*Your instructions*
Each line of the material below should be reproduced exactly.

*Source excerpt*
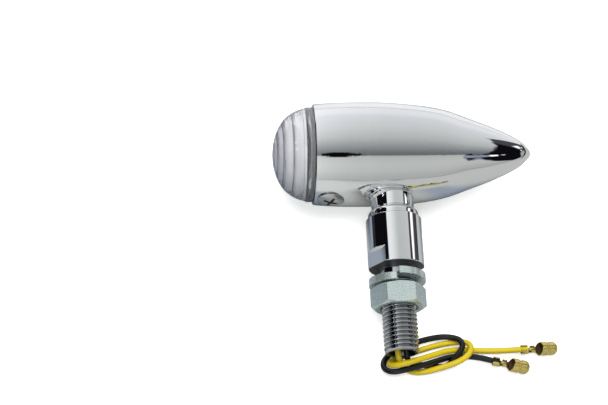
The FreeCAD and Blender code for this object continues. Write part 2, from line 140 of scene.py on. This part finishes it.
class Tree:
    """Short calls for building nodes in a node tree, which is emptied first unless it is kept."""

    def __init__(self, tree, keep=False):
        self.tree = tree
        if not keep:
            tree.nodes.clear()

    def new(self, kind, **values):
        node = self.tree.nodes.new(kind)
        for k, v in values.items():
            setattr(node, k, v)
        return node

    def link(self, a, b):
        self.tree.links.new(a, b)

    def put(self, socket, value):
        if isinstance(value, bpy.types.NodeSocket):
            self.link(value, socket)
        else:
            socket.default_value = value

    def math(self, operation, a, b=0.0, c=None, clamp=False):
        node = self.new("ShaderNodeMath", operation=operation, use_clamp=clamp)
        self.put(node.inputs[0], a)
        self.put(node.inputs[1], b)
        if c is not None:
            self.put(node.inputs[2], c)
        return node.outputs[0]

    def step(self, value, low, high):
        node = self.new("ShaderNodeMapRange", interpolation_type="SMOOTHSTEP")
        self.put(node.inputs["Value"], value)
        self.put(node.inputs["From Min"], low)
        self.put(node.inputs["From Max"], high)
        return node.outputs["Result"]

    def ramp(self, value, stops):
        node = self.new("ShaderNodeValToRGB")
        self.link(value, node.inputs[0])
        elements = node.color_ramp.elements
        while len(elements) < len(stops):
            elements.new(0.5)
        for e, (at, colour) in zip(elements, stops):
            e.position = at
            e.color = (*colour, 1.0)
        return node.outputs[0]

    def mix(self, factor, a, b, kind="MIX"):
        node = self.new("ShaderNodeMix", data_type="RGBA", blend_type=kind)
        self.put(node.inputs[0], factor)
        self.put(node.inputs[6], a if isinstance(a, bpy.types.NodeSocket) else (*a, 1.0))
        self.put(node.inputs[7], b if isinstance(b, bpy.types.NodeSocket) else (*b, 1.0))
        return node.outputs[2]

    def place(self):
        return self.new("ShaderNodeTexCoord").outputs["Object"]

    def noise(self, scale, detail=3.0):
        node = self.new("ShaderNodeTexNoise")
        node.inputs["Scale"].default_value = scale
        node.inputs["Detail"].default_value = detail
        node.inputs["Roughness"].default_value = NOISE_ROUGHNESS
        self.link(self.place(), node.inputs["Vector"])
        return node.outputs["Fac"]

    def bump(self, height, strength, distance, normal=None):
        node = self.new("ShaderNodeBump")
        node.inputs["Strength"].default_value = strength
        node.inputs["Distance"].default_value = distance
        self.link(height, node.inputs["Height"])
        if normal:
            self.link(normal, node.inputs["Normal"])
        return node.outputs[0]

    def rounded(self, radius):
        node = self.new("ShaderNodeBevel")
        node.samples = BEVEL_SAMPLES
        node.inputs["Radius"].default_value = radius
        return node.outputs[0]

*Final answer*
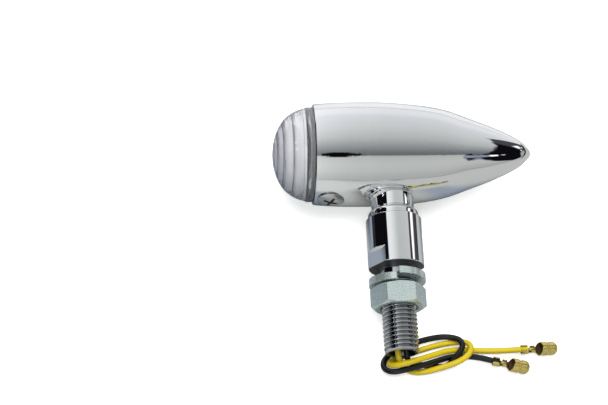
The FreeCAD and Blender code for this object continues. Write part 2, from line 140 of scene.py on. This part finishes it.
class Tree:
    """Short calls for building nodes in a node tree, which is emptied first unless it is kept."""

    def __init__(self, tree, keep=False):
        self.tree = tree
        if not keep:
            tree.nodes.clear()

    def new(self, kind, **values):
        node = self.tree.nodes.new(kind)
        for k, v in values.items():
            setattr(node, k, v)
        return node

    def link(self, a, b):
        self.tree.links.new(a, b)

    def put(self, socket, value):
        if isinstance(value, bpy.types.NodeSocket):
            self.link(value, socket)
        else:
            socket.default_value = value

    def math(self, operation, a, b=0.0, c=None, clamp=False):
        node = self.new("ShaderNodeMath", operation=operation, use_clamp=clamp)
        self.put(node.inputs[0], a)
        self.put(node.inputs[1], b)
        if c is not None:
            self.put(node.inputs[2], c)
        return node.outputs[0]

    def step(self, value, low, high):
        node = self.new("ShaderNodeMapRange", interpolation_type="SMOOTHSTEP")
        self.put(node.inputs["Value"], value)
        self.put(node.inputs["From Min"], low)
        self.put(node.inputs["From Max"], high)
        return node.outputs["Result"]

    def ramp(self, value, stops):
        node = self.new("ShaderNodeValToRGB")
        self.link(value, node.inputs[0])
        elements = node.color_ramp.elements
        while len(elements) < len(stops):
            elements.new(0.5)
        for e, (at, colour) in zip(elements, stops):
            e.position = at
            e.color = (*colour, 1.0)
        return node.outputs[0]

    def mix(self, factor, a, b, kind="MIX"):
        node = self.new("ShaderNodeMix", data_type="RGBA", blend_type=kind)
        self.put(node.inputs[0], factor)
        self.put(node.inputs[6], a if isinstance(a, bpy.types.NodeSocket) else (*a, 1.0))
        self.put(node.inputs[7], b if isinstance(b, bpy.types.NodeSocket) else (*b, 1.0))
        return node.outputs[2]

    def place(self):
        return self.new("ShaderNodeTexCoord").outputs["Object"]

    def noise(self, scale, detail=3.0):
        node = self.new("ShaderNodeTexNoise")
        node.inputs["Scale"].default_value = scale
        node.inputs["Detail"].default_value = detail
        node.inputs["Roughness"].default_value = NOISE_ROUGHNESS
        self.link(self.place(), node.inputs["Vector"])
        return node.outputs["Fac"]

    def bump(self, height, strength, distance, normal=None):
        node = self.new("ShaderNodeBump")
        node.inputs["Strength"].default_value = strength
        node.inputs["Distance"].default_value = distance
        self.link(height, node.inputs["Height"])
        if normal:
            self.link(normal, node.inputs["Normal"])
        return node.outputs[0]

    def rounded(self, radius):
        node = self.new("ShaderNodeBevel")
        node.samples = BEVEL_SAMPLES
        node.inputs["Radius"].default_value = radius
        return node.outputs[0]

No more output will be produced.